Migration and Dynamical Relaxation in Crowded Systems of Giant Planets

This paper explores the intermediate-time dynamics of newly formed solar systems with a focus on possible mechanisms for planetary migration. We consider two limiting corners of the available parameter space -- crowded systems containing N=10 giant planets in the outer solar system, and solar systems with N=2 planets that are tidally interacting with a circumstellar disk. For a given set of initial conditions, dynamical relaxation leads to a well-defined distribution of possible solar systems. For each class of initial conditions, we perform large numbers of N-body simulations to obtain a statistical description of the possible outcomes.
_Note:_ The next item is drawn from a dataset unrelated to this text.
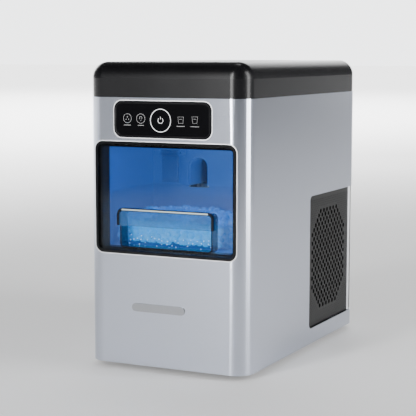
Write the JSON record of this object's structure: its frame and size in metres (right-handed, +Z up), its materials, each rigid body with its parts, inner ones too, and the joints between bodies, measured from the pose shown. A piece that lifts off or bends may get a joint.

For N=10 planet systems, we consider several different planetary mass distributions; we also perform secondary sets of simulations to explore chaotic behavior and longer term dynamical evolution. For systems with 10 planets initially populating the radial range 5 - 30 AU, these scattering processes naturally produce planetary orbits with $a\sim1$ AU and the full range of possible eccentricity, but shorter period orbits are difficult to achieve. To account for the observed eccentric giant planets, we also explore a mechanism that combines dynamical scattering and tidal interactions with a circumstellar disk. This combined model naturally produces the observed range of semi-major axis and eccentricity. We discuss the relative merits of the different migration mechanisms for producing the observed eccentric giant planets.